Imagine Freddy Fortune dressed as a 70’s Elvis impersonator, cape and all. Yes, that’s right, and he looked exactly like the man who sang “Aloha From Hawaii”, even his facial contortions. The other guys in the band (the unknowns: Dunhill, Chub and Buzz) were dressed as “Men on Deck”, i.e. gay sailors. Except for Professor Schmiddy. No, he had to upstage even The King when he trotted out– dressed as Colonel Sanders! So there it was, a bunch of gay sailors, Elvis, and the Colonel. When was the last time you saw a bar band get a standing ovation, a thunderous cheer that shakes the building, before they’ve even started playing? Oh yeah, and these guys are the opening act. (Which is not to say that by playing first they’ve got the premier position. This is Hamtramck, where people show up to start getting their drink on at about midnight, and then hit the myriad after-hours bars at 3 when the cops come around and bang on the shaded windows of the places who like to at least pretend to enforce the MLC.) 

“A thank ya verrrymuch,” slurs Fred, as the band kicks into CC Rider, a la the opening of Elvis On Stage, recorded February 1970. But when he gets to the end of the first “Oh see, what you have done,” and I start screaming the black background singers part at the top of my lungs (“Yeah, yeah, yeah”), the band goes schizo and starts damaging our eardrums with some total Monsters of Rock garage explosion. Screams and shrieks from Freddy persist for the better part of an hour, running through such crowd favorites as their $2 single “(You’re just a) Waste of My Time” b/w “Gotta Give it Time”. Other great songs include something that rips off the bass line from “My Generation” lock stock and Oxen barrel, a Turtles number that Freddy pre-announces proudly (as if he was about to play Rachmaninov), and the mean

and nasty “Ball and Chain”. 

But then something odd happens– after all the flailing about like Jim Morrison, all the guitar grunge Death to Infidels, all of the good Prof’s surfin’ safari licks, and the sustained, faux-inebriated nonchalance of playing songs not practiced enough with a precision that can only be had by playing a few of those other numbers way too many fucking times– the band started to play twang. That’s right, it was almost as if the spirit of the King and that of his also-dead greatest admirer fused together in Munchinger and Co. and said, “Unleash the hound dogs, boys, it’s Cosmic American Music time!” 

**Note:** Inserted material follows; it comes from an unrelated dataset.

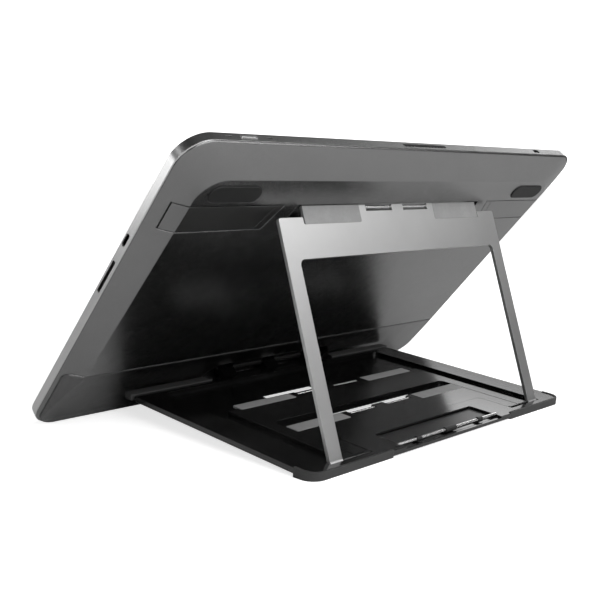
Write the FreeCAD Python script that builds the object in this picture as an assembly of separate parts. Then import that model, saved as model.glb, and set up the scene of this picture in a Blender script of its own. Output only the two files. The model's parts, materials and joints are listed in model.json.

After the set, while waiting for The Werewolf and The Mummy (I didn’t see what the other of the three 3D Invisibles was dressed as) to begin their set of monster music, the bartender gives me a shot of Hungarian blackberry brandy. (Lesson here is never tip a bartender in Hamtramck $1 per beer or else he’s either going to kick your ass because he thinks that you’re gay or start giving you things that you don’t necessarily want when you’re driving.) 

“It’s got a nice burn to it,” he says. 

“Indeed, my man, indeed.” 

–Jeff Sabatini

Glorious Noise recently celebrated its eighth anniversary. Be sure to check out Stephen Macaulay and Derek Phillip’s reminiscences on eight years of GLONO: Eight Years After, and It started with emails…, respectively.

2 thoughts on “Back from the Grave; or Seeing the Ghosts of Elvis, Gram Parsons, and Mark Lindsey in the Guise of Freddy Fortune”

  1. so, are these guys gay? there was always a huge gay contingent in the pit for fortune and maltese shows… all that costuming and postruing…adds up, you know.